In rebuttal, someone might say that New York Jews are not America and that the psychological status of American Democratic conventions are not contingent on the sundry and all too often stupid tribulations of Manhattanites in the New York Delegation. However, New Yorkers, though small in numbers, manage to throw their weight around and make others agree with them.
For example, modern feminism was invented, in large measure, by two Jewish girls from New York, Betty Friedan and Gloria Steinum – and soon it took over America and a good part of the world.
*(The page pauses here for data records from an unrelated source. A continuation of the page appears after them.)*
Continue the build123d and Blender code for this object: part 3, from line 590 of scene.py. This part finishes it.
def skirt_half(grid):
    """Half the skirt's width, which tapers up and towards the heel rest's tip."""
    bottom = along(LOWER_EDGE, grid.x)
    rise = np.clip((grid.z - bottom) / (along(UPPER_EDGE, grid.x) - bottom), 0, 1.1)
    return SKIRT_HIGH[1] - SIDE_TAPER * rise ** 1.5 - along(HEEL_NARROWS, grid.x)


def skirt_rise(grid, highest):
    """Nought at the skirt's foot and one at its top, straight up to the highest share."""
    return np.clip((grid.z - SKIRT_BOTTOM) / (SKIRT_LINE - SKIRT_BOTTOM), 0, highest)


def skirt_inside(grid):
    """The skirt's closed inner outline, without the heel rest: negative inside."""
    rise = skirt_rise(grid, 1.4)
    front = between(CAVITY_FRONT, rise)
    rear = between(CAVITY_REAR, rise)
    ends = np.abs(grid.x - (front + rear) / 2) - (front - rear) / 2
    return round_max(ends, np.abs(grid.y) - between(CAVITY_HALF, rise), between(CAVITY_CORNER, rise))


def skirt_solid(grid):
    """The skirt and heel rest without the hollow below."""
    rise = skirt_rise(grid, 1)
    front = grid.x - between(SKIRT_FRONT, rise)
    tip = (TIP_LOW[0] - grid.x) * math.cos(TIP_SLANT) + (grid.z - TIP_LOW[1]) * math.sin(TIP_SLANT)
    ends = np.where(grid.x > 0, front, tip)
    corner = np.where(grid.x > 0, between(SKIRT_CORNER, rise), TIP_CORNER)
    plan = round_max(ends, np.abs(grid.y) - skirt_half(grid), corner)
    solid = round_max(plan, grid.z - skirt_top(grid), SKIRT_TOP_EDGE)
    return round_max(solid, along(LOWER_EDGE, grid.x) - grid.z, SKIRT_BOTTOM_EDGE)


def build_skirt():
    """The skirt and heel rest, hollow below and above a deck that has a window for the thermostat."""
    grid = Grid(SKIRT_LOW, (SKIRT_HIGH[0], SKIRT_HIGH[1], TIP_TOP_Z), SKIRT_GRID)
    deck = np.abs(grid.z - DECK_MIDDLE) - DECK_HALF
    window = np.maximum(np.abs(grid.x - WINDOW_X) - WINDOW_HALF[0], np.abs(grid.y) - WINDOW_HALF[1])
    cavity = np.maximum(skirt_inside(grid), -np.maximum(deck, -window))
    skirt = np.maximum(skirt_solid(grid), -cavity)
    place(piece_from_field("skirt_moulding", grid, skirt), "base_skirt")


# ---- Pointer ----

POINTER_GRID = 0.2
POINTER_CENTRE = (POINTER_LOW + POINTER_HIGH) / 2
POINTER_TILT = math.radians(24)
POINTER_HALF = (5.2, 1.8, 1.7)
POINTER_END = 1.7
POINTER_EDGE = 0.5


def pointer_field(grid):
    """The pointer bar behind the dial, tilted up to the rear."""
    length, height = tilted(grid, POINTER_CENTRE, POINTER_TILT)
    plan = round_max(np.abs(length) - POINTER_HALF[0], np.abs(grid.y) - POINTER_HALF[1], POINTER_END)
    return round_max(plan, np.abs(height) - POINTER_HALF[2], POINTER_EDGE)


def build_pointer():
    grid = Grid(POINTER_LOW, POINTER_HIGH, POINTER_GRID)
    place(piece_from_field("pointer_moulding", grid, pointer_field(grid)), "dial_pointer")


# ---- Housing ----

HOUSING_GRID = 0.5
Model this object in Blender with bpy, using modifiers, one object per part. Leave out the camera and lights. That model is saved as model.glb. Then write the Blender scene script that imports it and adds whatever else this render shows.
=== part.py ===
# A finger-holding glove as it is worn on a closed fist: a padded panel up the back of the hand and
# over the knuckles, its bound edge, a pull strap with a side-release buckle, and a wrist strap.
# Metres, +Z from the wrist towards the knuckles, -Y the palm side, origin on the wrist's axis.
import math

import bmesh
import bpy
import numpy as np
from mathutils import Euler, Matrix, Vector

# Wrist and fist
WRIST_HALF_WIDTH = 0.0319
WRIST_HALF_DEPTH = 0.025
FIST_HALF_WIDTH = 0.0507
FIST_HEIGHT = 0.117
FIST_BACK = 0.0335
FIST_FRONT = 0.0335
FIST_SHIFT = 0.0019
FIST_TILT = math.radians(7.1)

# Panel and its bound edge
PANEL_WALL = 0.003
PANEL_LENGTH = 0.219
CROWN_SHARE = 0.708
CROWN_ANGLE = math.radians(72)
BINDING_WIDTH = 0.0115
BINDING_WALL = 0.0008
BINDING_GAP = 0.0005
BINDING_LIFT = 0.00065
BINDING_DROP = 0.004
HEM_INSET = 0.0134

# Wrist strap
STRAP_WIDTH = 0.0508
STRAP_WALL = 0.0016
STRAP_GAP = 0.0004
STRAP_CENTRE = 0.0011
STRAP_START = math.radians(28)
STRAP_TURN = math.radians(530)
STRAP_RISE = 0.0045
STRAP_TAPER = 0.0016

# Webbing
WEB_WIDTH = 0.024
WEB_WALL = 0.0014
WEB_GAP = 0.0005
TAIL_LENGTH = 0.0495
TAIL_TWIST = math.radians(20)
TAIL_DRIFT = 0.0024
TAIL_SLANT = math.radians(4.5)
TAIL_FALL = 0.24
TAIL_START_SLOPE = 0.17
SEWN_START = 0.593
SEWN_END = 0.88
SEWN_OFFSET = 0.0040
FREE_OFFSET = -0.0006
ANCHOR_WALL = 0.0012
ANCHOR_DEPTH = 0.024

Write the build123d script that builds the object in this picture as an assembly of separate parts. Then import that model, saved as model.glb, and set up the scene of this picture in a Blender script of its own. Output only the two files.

Similarly, FDR’s New Deal, the veritable 5 books of Moses of the Democratic Party, were developed in New York by Jewish political activists like Belle Moskowitz (who conveyed her ideas to Governor Al Smith) and the Jewish Labor Leader Sidney Hellman. (Anti-Semitic Republicans complained that before FDR made any decision of substance, he would ask his aides to “check it with Sidney.” Of course, there were only so many Jews in New York Unions, but Sidney Hillman knew how to evangelize, and he gave his objectives legs by expertly exporting his ideas to unions which were Irish or Italian or Polish in virtually every large city on the Eastern Seaboard and in the Mid West.) Just as New York once disseminated its political liberalism to America and thereby enriched American life by giving the nation the New Deal, New York may have also had profound psychological consequences for America, first by spicing up the American Zeitgeist with the melancholic German, Jewish philosophy of Freud, and then by bestowing on America that which was often the negation of Freud, modern day Feminism.
The Convention, like all conventions nowadays, amounted to four days of Free political advertising
Years ago, conventions were exciting and often defined by fierce acrimony. In large measure this is because the convention had a job to do: Pick the nominee of the party, and the competition was often severe. Years ago, only very few states had primaries that selected delegates to the convention who were bound to support a specific nominee. Years ago, many delegates were uncommitted and controlled by political bosses who bargained with the various candidates up until the roll call vote for the nominee.
Because so much was in doubt until the very end, issues were debated with ferocity and zest. For example, at the 1952 Republican convention the old isolationist wing went to battle against the internationalists and the latter won and redefined the Republican party. At the 1948 convention, the Democratic Party joined the modern civil rights movement – and three states walked out of the convention. In 1960, Lyndon Johnson and John F Kennedy nearly killed each other as Johnson disseminated a story to the effect that JFK had Addison’s disease. They settled their dispute in the time-honored fashion: LBJ became JFK’s running mate.
Nowadays, there is no opposition at the convention and so the party simply gives us a very choreographed, scripted, not the least bit spontaneous 4-day affair in which they seem to be suffering perseveration: They say the same thing again and again and again; they make the perennial broken record appear innovative. And they bore us to death.